Сменовеховство рождается среди консервативной, правой части русской интеллигенции. Монархист Е. Ефимовский, сторонники Колчака Ю. Ключников и Н. Устрялов, монархист В. Шульгин, правый кадет Гредескул «меняют вехи», придя к убеждению, что «красными руками» делается «русское дело». Идеологи сменовеховства, люди правых убеждений, сторонники — как Н. Устрялов — Константина Леонтьева и Жозефа де Местра, принимают большевизм, ибо идеи свободы, волнующие левую интеллигенцию, кажутся им второстепенными.

Решение Десятого съезда перейти к новой экономической политике представляется сменовеховцам подтверждением их предвидений: «На наших глазах, — пишет Устрялов в ноябре 1921 года, — происходит то тактическое „перерождение большевизма“, которое нами упорно предсказывалось вот уже более полутора лет». Для Устрялова и его сторонников нет сомнения: большевизм перерождается. В статье «Редиска» Устрялов утверждает, что Советская Россия — «извне — красная, внутри — белая». Эту «редисочность» советского строя символизирует, по мнению идеолога сменовеховства, «красное знамя на Зимнем дворце и звуки Интернационала на кремлевской башне». Сменовеховцы берут на вооружение термин — «национал-большевизм», появившийся в 1919 году в Германии. Национал-большевизм предлагается как идеология для русской интеллигенции после «ликвидации белого движения в его единственной серьезной и государственно-многообещающей форме (Колчак — Деникин)». Вешающей ошибкой П. Б. Струве, возражавшего сторонникам национал-большевизма, является, по мнению Н. Устрялова, «смешивание большевизма с коммунизмом». Большевизм, — считает он, — явление русское, коммунизм — интернациональное, России чуждое. Юрист и политический публицист Н. Устрялов рассуждает примерно так же, как рассуждал знахарь Егорка в романе Пильняка Голый год: «Говорю на собрании: нет никакого интернациенала, а есть народная русская революция, бунт — и больше ничего. По образцу Степана Тимофеевича. — А Карла Марксов?» — спрашивают. — Немец, говорю, а стало быть дурак. — «А Ленин?» — Ленин, говорю, из мужиков, большевик, а вы должно комунесты». Программа знахаря Егорки: коммунистов вон, большевики сами обойдутся — выражала надежды сменовеховцев.

Сменовеховцы надеялись — события, как им казалось, подтверждали эти надежды, — что революция приспособится к национальным интересам страны, сделает то, чего не смог сделать слабый царский режим.

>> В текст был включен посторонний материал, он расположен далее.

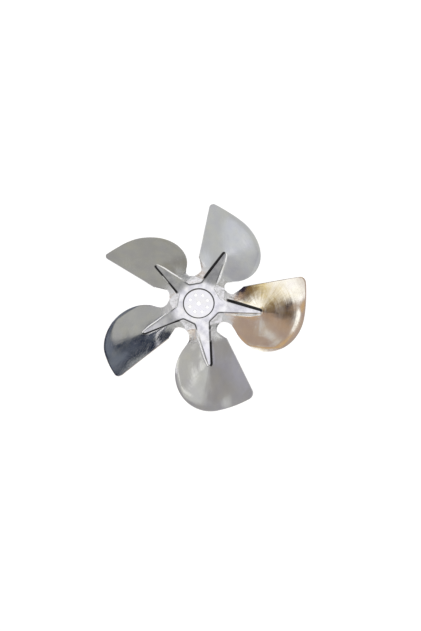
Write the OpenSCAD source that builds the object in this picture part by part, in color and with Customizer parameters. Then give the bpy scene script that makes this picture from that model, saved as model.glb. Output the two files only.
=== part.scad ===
// Axial fan blade pressed from one aluminium sheet, for a small shaded-pole motor.
// The axis is Z, and the origin is the middle of the round seat's floor, on its upper face.
// The first blade's stiffening arm lies at first_arm_angle, and the others follow anticlockwise.

/* [Fan] */
// Diameter of the circle that the blade tips reach
fan_d = 254; // [230:2:280]
// Direction of the first blade's arm, seen from above
first_arm_angle = 64; // [0:1:360]
// Thickness of the sheet
sheet_t = 1.2; // [0.8:0.1:1.6]

/* [Motor mount] */
// Centre hole that clears the motor shaft
shaft_hole_d = 5.2; // [4:0.1:8]
// Circle through the screw holes
bolt_circle_d = 22.6; // [19:0.2:26]
// Screw hole, clearance for a 3.5 mm screw
bolt_hole_d = 3.6; // [3:0.1:5.5]
// Number of screw holes
bolt_count = 8; // [4:1:8]
// Direction of the first screw hole
first_bolt_angle = 20; // [0:1:360]
// Round seat pressed into the hub for the motor's adapter
seat_d = 38; // [34:0.2:40]
// Depth of the seat below the hub star
seat_depth = 1.2; // [0.8:0.1:3]
// Width of the seat's sloped wall
seat_wall_w = 0.9; // [0.5:0.1:1.5]

/* [Hub star] */
// Distance from the axis to the star's straight sides between two arms
star_side_r = 25; // [23:0.2:27]
// Width of an arm where it leaves the hub
arm_root_w = 16.4; // [12:0.2:18]
// Width of an arm at its tip
arm_tip_w = 2.8; // [2:0.2:4]
// Distance from the axis to an arm's tip
arm_reach = 75; // [65:1:85]
// Width of the sloped wall round the star
wall_w = 1.7; // [1:0.1:2.5]
// Drop from the star to the sheet between two arms
star_step = 1.2; // [0.6:0.1:2]
// Length along an arm over which that drop fades out
step_fade = 5; // [3:0.5:8]

/* [Blade outline] */
// Distance from the axis to the bottom of the round notch between two blades
neck_r = 36.2; // [33:0.2:40]
// Radius of the round notch
notch_r = 10.9; // [9:0.1:12]
// How far the notch lies behind an arm, as an angle
notch_angle = 38.2; // [37:0.2:40]
// Distance from the axis to the line of the straight edge
edge_offset = 11.3; // [9:0.1:14]
// Angle between the straight edge and the arm
edge_angle = 14; // [11:0.5:17]
// Radius of the tip's corner
tip_r = 7; // [3:0.5:9]
// Radius of the shoulder between the straight edge and the notch
shoulder_r = 3; // [2:0.5:5]

/* [Blade shape] */
// Pitch of the blade near the hub, in degrees
pitch_root_angle = 28; // [20:0.5:36]
// Pitch of the blade at its outer edge, in degrees
pitch_tip_angle = 32; // [20:0.5:36]
// Angle between the arm and the line that the blade is turned about
pitch_lead_angle = 3.7; // [0:0.1:6]
// Distance from the axis at which the pitch begins
twist_start = 30; // [28:1:34]
// Length over which most of the pitch builds up
twist_run = 11; // [8:1:16]
// Radius of the camber across the blade
camber_r = 250; // [180:10:500]
// Depth of the dish pressed into the middle of the blade
cup_depth = 2.3; // [0:0.1:4]

/* [Smoothness] */
// Rings of facets between the star and the blade's edge
sheet_rings = 7; // [5:1:8]
// Facets along the lobe
lobe_steps = 14; // [10:1:16]

/* [Hidden] */
$fn = 96;

// The outline is laid out for this number of blades
blade_count = 5;
fan_r = fan_d / 2;
sector = 360 / blade_count;

// Round notch behind the arm, and the same notch of the next blade ahead of it
notch_c = polar(neck_r + notch_r, -notch_angle);
next_notch_c = polar(neck_r + notch_r, sector - notch_angle);

// The lobe is the arc that leaves the notch and meets the fan's circle smoothly
lobe_sum = fan_r + notch_r;
lobe_x = (lobe_sum ^ 2 - norm(notch_c) ^ 2) / (2 * (lobe_sum - notch_c.x));
lobe_c = [lobe_x, 0];
lobe_r = fan_r - lobe_x;

// Directions along the straight edge and square to it
edge_dir = polar(1, edge_angle);
edge_out = polar(1, edge_angle + 90);

// Tip corner, tangent to the straight edge and to the fan's circle
tip_h = edge_offset - tip_r;
tip_along = sqrt((fan_r - tip_r) ^ 2 - tip_h ^ 2);
tip_c = tip_along * edge_dir + tip_h * edge_out;

// Shoulder, tangent to the straight edge and to the next notch
shoulder_h = edge_offset - shoulder_r;
shoulder_along = next_notch_c * edge_dir
    + sqrt((notch_r + shoulder_r) ^ 2 - (next_notch_c * edge_out - shoulder_h) ^ 2);
shoulder_c = shoulder_along * edge_dir + shoulder_h * edge_out;

// Numbers of facets along each stretch of half a blade
notch_steps = 5;
side_steps = 3;
half_steps = notch_steps + lobe_steps;
arm_steps = half_steps - side_steps - 1;
tip_steps = 3;
shoulder_steps = 2;
outer_steps = 4;
edge_steps = half_steps - outer_steps - tip_steps - shoulder_steps - notch_steps;
rails = 2 * half_steps;

// The flat flange round the seat overlaps the pressed sheet between two shares of its width
flange_share = [0.3, 0.55];
flange_foot_r = seat_d / 2 + seat_wall_w;
flange_in_r = mix(flange_foot_r, star_side_r, flange_share[0]);
flange_out_r = mix(flange_foot_r, star_side_r, flange_share[1]);

function polar(r, angle) = [r * cos(angle), r * sin(angle)];
function turn(p, angle) = [p.x * cos(angle) - p.y * sin(angle), p.x * sin(angle) + p.y * cos(angle)];
function heading(p) = atan2(p.y, p.x);
function mix(a, b, t) = a + (b - a) * t;

// Points of an arc and of a straight run, each without its last point
function arc(c, r, from, to, steps) = [for (i = [0:steps - 1]) c + polar(r, mix(from, to, i / steps))];
function run(a, b, steps) = [for (i = [0:steps - 1]) mix(a, b, i / steps)];

// Outline of one blade from the bottom of its notch to the bottom of the next notch
function blade_outline() = concat(
    arc(notch_c, notch_r, 180 - notch_angle, heading(lobe_c - notch_c), notch_steps),
    arc(lobe_c, lobe_r, heading(lobe_c - notch_c) + 180, 360, lobe_steps),
    arc([0, 0], fan_r, 0, heading(tip_c), outer_steps),
    arc(tip_c, tip_r, heading(tip_c), edge_angle + 90, tip_steps),
    run(tip_c + tip_r * edge_out, shoulder_c + shoulder_r * edge_out, edge_steps),
    arc(shoulder_c, shoulder_r, edge_angle + 90, heading(next_notch_c - shoulder_c), shoulder_steps),
    arc(
        next_notch_c, notch_r,
        heading(shoulder_c - next_notch_c) + 360, 180 + sector - notch_angle, notch_steps
    )
);

// Half the star's outline, grown by w, from the middle of a side to the arm's tip
function arm_half_w(x, w) = w + mix(arm_root_w, arm_tip_w, (x - star_side_r) / (arm_reach - star_side_r)) / 2;
function half_star(w) =
    let (
        side_r = star_side_r + w,
        taper = (arm_root_w - arm_tip_w) / 2 / (arm_reach - star_side_r),
        c = cos(sector / 2),
        s = sin(sector / 2),
        corner_x = (side_r - s * arm_half_w(0, w)) / (c - s * taper),
        corner = [corner_x, arm_half_w(corner_x, w)],
        end_x = arm_reach - arm_tip_w / 2,
        end = [end_x, arm_half_w(end_x, w)]
    )
    concat(
        run(polar(side_r, sector / 2), corner, side_steps),
        run(corner, end, arm_steps),
        [end, [arm_reach + w, 0]]
    );
function mirrored(points) = [for (p = points) [p.x, -p.y]];
function reversed(points) = [for (i = [len(points) - 1:-1:0]) points[i]];
function star_outline(w) =
    let (half = half_star(w))
    concat(mirrored(half), [for (i = [len(half) - 2:-1:1]) half[i]]);

// Height of the blade's upper face over a point given from the arm
function ramp(a) = a <= twist_start ? 0 : 1 - exp((twist_start - a) / twist_run);
function pitch(a) = mix(pitch_root_angle, pitch_tip_angle, (a - twist_start) / (fan_r - twist_start));
cup_mid = (twist_start + fan_r) / 2;
cup_half = (fan_r - twist_start) / 2;
cup_ahead = edge_offset / cos(edge_angle) + cup_mid * tan(edge_angle);
function bowl(t) = max(0, 1 - t ^ 2);
function cup(a, b) = cup_depth * bowl((a - cup_mid) / cup_half)
    * bowl((b - (cup_ahead - lobe_r) / 2) / ((cup_ahead + lobe_r) / 2));
function sheet_z(p) =
    let (q = turn(p, -pitch_lead_angle))
    ramp(q.x) * (q.y * tan(pitch(q.x)) + q.y ^ 2 / (2 * camber_r)) - cup(q.x, q.y);

// The star lies level across each arm, at the blade's height on the arm's line
function star_z(p) = sheet_z([p.x, 0]);

// Upper point on a rail of a blade: ring 0 is the star's edge and ring 1 the foot of its wall
function step_z(p, t) = star_step * (1 - t) ^ 2 * exp((star_side_r - norm(p)) / step_fade);
function rail_point(star, foot, outer, ring) =
    ring == 0
    ? [star.x, star.y, star_z(star)]
    : let (t = (ring - 1) / sheet_rings, p = mix(foot, outer, t))
    [p.x, p.y, sheet_z(p) - step_z(p, t)];

module fan_blade() {
    color("silver")
    difference() {
        union() {
            translate([0, 0, seat_depth]) pressed_sheet();
            hub_disc();
        }
        hub_hole(shaft_hole_d);
        for (i = [0:bolt_count - 1])
            rotate(first_bolt_angle + i * 360 / bolt_count)
                translate([bolt_circle_d / 2, 0, 0]) hub_hole(bolt_hole_d);
    }
}

// A round hole through the seat's floor
module hub_hole(d) {
    cylinder(h = 4 * sheet_t, d = d, center = true);
}

// Flat hub with the round seat, turned about the axis
module hub_disc() {
    seat_r = seat_d / 2;
    rotate_extrude()
        polygon([
            [0, 0],
            [seat_r - seat_wall_w, 0],
            [seat_r, seat_depth],
            [flange_out_r, seat_depth],
            [flange_out_r, seat_depth - sheet_t],
            [flange_foot_r, seat_depth - sheet_t],
            [seat_r, -sheet_t],
            [0, -sheet_t]
        ]);
}

// The blades, their arms and the sheet between them, as one sheet of even thickness
module pressed_sheet() {
    star = star_outline(0);
    foot = star_outline(wall_w);
    outer = blade_outline();
    one_blade = [
        for (ring = [0:sheet_rings + 1])
            [for (i = [0:rails - 1]) rail_point(star[i], foot[i], outer[i], ring)]
    ];
    upper = [
        for (ring = one_blade)
            [for (k = [0:blade_count - 1], p = ring) concat(turn(p, first_arm_angle + k * sector), p.z)]
    ];
    around = len(upper[0]);
    rings = len(upper);
    lower = [for (r = [0:rings - 1]) [for (i = [0:around - 1]) below(upper, r, i)]];
    hub_z = [0, -sheet_t];
    hub_index = [for (i = [0:around - 1]) if (is_hub(i)) i];
    hub_count = len(hub_index);
    hub = [for (z = hub_z) [for (i = hub_index) concat(polar(flange_in_r, heading(upper[0][i])), z)]];
    points = concat([for (ring = upper) each ring], [for (ring = lower) each ring], hub[0], hub[1]);
    lower_at = rings * around;
    hub_at = 2 * lower_at;
    quads = concat(
        [
            for (r = [0:rings - 2], i = [0:around - 1])
                let (a = r * around + i, b = r * around + (i + 1) % around)
                    [a, b, b + around, a + around]
        ],
        [
            for (k = [0:blade_count - 1], i = [side_steps:half_steps - 1])
                let (a = k * rails + i, b = k * rails + rails - i)
                    i == half_steps - 1 ? [a, b, a + 1] : [a, b, b - 1, a + 1]
        ],
        [
            for (j = [0:hub_count - 1])
                let (n = (j + 1) % hub_count)
                    [hub_at + j, hub_at + n, hub_index[n], hub_index[j]]
        ]
    );
    rim = [
        for (i = [0:around - 1])
            let (a = (rings - 1) * around + i, b = (rings - 1) * around + (i + 1) % around)
                [a, b, b + lower_at, a + lower_at]
    ];
    inner_rim = [
        for (j = [0:hub_count - 1])
            let (a = hub_at + j, b = hub_at + (j + 1) % hub_count)
                [a, a + hub_count, b + hub_count, b]
    ];
    faces = concat(
        [for (q = quads) each split(q)],
        [for (q = quads) each split([for (i = reversed(q)) i < hub_at ? i + lower_at : i + hub_count])],
        [for (q = rim) each split(q)],
        [for (q = inner_rim) each split(q)]
    );
    polyhedron(points, faces, convexity = 8);
}

// A point of the star's edge that belongs to the hub rather than to an arm
function is_hub(i) = let (j = i % rails) j <= side_steps || j >= rails - side_steps;
function split(q) = len(q) == 3 ? [q] : [[q[0], q[1], q[2]], [q[0], q[2], q[3]]];

// Lower face: straight down under the star, square to the sheet elsewhere
function below(upper, r, i) =
    let (
        around = len(upper[0]),
        last = len(upper) - 1,
        along = upper[r][(i + 1) % around] - upper[r][(i + around - 1) % around],
        out = upper[min(r + 1, last)][i] - upper[max(r - 1, 1)][i],
        square = cross(out, along)
    )
    upper[r][i] - sheet_t * (r == 0 ? [0, 0, 1] : square / norm(square));

fan_blade();
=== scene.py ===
"""Looks of the pressed aluminium fan blade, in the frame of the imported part."""

import math

import bpy
import numpy as np
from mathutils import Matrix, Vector
from mathutils.geometry import delaunay_2d_cdt


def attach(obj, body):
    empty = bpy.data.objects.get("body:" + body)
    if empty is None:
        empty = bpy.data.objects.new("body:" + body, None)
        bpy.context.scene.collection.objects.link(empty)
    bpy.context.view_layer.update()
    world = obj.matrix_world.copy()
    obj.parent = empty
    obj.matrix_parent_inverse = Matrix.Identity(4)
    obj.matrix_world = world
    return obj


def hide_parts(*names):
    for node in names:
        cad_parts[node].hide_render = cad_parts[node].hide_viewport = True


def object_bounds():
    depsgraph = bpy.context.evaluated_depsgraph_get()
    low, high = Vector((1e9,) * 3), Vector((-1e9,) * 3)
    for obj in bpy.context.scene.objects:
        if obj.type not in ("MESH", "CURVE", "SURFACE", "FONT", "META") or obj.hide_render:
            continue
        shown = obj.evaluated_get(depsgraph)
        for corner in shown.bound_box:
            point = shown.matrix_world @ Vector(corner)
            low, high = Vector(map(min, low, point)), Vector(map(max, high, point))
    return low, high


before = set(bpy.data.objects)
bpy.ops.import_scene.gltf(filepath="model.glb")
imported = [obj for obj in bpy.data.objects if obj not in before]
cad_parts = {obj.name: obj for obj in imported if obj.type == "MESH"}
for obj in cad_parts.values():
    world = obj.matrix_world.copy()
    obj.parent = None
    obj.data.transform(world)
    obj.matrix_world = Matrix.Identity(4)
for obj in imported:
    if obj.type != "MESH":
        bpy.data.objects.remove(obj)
cad_lo, cad_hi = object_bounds()

MM = 0.001
D2R = math.pi / 180

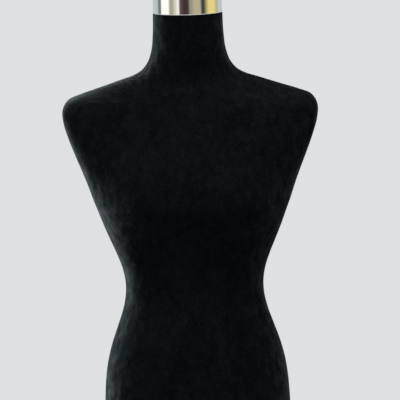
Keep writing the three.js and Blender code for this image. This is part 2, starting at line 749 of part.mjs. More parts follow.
const BOLT_HEAD_RADIUS = 10.9;
const BOLT_HEAD_HEIGHT = 6;
const BOLT_TOP = 48;
function baseBolt() {
  const headTop = washerLow - GAP;
  const head = bar(BOLT_HEAD_RADIUS, headTop - BOLT_HEAD_HEIGHT, headTop, 6);
  return solid(head).add(solid(bar(BOLT_RADIUS, headTop - 1, BOLT_TOP, 18)));
}
add("base_bolt", baseBolt(), steel, stand);

const POLE_FOOT_TOP = 58;
add("pole_foot", tube(lowerBore - GAP, boltHole, poleSeat, POLE_FOOT_TOP, 28), steel, stand);

const FLANGE_HEIGHT = 26;
const FLANGE_RADIUS = 36;
const FLANGE_EDGE = 2.5;
const FLANGE_NECK = 3; // thickness of the flange's upper end
const flangeInner = LOWER_POLE_RADIUS + GAP;
const flangeTop = poleSeat + FLANGE_HEIGHT;
const flangeCurve = FLANGE_RADIUS - flangeInner - FLANGE_NECK - GAP;
const flange = turned([
  [flangeInner, poleSeat],
  [FLANGE_RADIUS, poleSeat],
  [FLANGE_RADIUS, poleSeat + FLANGE_EDGE],
  ...arc(FLANGE_RADIUS, flangeTop - FLANGE_NECK, flangeCurve, 262, 184, 4),
  [flangeInner + FLANGE_NECK, flangeTop],
  [flangeInner, flangeTop],
], 30);
add("base_flange", flange, chrome, stand);

const FOOT_RADIUS = 11;
const up = new THREE.Vector3(0, 0, 1);
for (let i = 0; i < FOOT_COUNT; i++) {
  const foot = add(`rubber_foot_${i + 1}`, bar(FOOT_RADIUS, 0, FOOT_HEIGHT, 20), rubber, stand);
  foot.position.set(0, -FOOT_CIRCLE, 0).applyAxisAngle(up, (2 * Math.PI * i) / FOOT_COUNT);
}

export default form;
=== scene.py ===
"""A black velvet dress form with a chrome neck cap on a chrome stand, dressed around its CAD frame.

Every length is in metres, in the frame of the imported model: +Z up, the form facing -Y, and the
origin on the floor under the pole.
"""

import json
import math

import bmesh
import bpy
import numpy as np
from mathutils import Matrix, Vector, kdtree, noise
from mathutils.bvhtree import BVHTree


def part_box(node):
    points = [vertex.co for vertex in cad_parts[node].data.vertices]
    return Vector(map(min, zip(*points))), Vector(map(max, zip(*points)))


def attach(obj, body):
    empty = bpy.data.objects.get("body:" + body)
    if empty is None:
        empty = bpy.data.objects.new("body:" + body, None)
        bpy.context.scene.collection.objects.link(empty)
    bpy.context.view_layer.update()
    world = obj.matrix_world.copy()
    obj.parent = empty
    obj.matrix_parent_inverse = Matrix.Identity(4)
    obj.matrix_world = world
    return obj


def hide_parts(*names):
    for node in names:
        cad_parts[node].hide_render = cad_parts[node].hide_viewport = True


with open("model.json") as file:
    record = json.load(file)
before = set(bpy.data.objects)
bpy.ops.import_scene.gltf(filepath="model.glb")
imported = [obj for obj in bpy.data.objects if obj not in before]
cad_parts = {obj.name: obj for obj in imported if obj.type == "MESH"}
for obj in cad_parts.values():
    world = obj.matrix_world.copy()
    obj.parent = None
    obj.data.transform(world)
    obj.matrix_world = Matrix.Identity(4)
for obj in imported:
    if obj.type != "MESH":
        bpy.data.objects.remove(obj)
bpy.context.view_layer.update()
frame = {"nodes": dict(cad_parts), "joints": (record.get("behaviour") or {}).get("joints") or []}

MM = 0.001
X_AXIS, Y_AXIS, Z_AXIS = Vector((1, 0, 0)), Vector((0, 1, 0)), Vector((0, 0, 1))
JOINTS = {joint["name"]: joint for joint in frame["joints"]}
NECK_CENTRE = Vector(JOINTS["cap_turn"]["pos_m"])
NECK_AXIS = Vector(JOINTS["cap_turn"]["axis"]).normalized()
HEM_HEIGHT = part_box("velvet_front_panel")[0].z


# ---------------------------------------------------------------- meshes


def mesh_object(name, points, faces, material, smooth=True):
    """A new object from points and faces, shaded smooth or flat."""
    mesh = bpy.data.meshes.new(name)
    mesh.from_pydata([tuple(p) for p in points], [], faces)
    mesh.validate()
    mesh.polygons.foreach_set("use_smooth", [smooth] * len(mesh.polygons))
    mesh.materials.append(material)
    obj = bpy.data.objects.new(name, mesh)
    bpy.context.scene.collection.objects.link(obj)
    return obj


def baked(obj):
    """The object with its modifiers turned into plain mesh."""
    evaluated = obj.evaluated_get(bpy.context.evaluated_depsgraph_get())
    mesh = bpy.data.meshes.new_from_object(evaluated)
    obj.modifiers.clear()
    old = obj.data
    obj.data = mesh
    mesh.name = obj.name
    bpy.data.meshes.remove(old)
    return obj


def stands_for(obj, body, slot, *nodes):
    """Puts a finished piece in the CAD nodes' place and on their body; the slot is not used."""
    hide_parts(*nodes)
    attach(obj, body)
    return obj


def grid_faces(rows, columns, closed_rows=False, closed_columns=False):
    """Quads over a grid of points that is stored row by row."""
    faces = []
    for i in range(rows if closed_rows else rows - 1):
        for j in range(columns if closed_columns else columns - 1):
            i2, j2 = (i + 1) % rows, (j + 1) % columns
            faces.append((i * columns + j, i * columns + j2, i2 * columns + j2, i2 * columns + j))
    return faces


# ---------------------------------------------------------------- material nodes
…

«Идеология примиренчества, — утверждал Н. Устрялов, — прочно входит в историю русской революции». В начале 20-х годов «идеология примиренчества», идеология сменовеховства была встречена в эмиграции резкой критикой, нередко негодованием, осуждением, как предательство. Идеология эта будет — в различных формах — разъедать эмиграцию. Несмотря на критику и осуждение она дает практические результаты. По официальным данным за 10 лет (1921—1931) репатриировалось, вернулось из эмиграции на родину 181432 человек, то есть 10—12% эмигрантов. Причем в 1921 году вернулось 121 843 человек. То есть в первый год НЭПа и в первый год сменовеховства вернулось подавляющее большинство репатриантов. Но главное практическое значение сменовеховства для советской власти заключалось в другом: была расколота интеллигенция, та большая ее часть, которая либо активно выступала против Октябрьского переворота, либо пассивно его не принимала. Сменовеховство было «живой церковью» интеллигенции. В обоих случаях наряду с прямыми агентами государства действовали убежденные люди, верившие, что они действуют в интересах России, что кремлевские башни переварят и выплюнут красный флаг, на них развевающийся. «Красное знамя, — скажет Устрялов, — зацветает национальными цветами».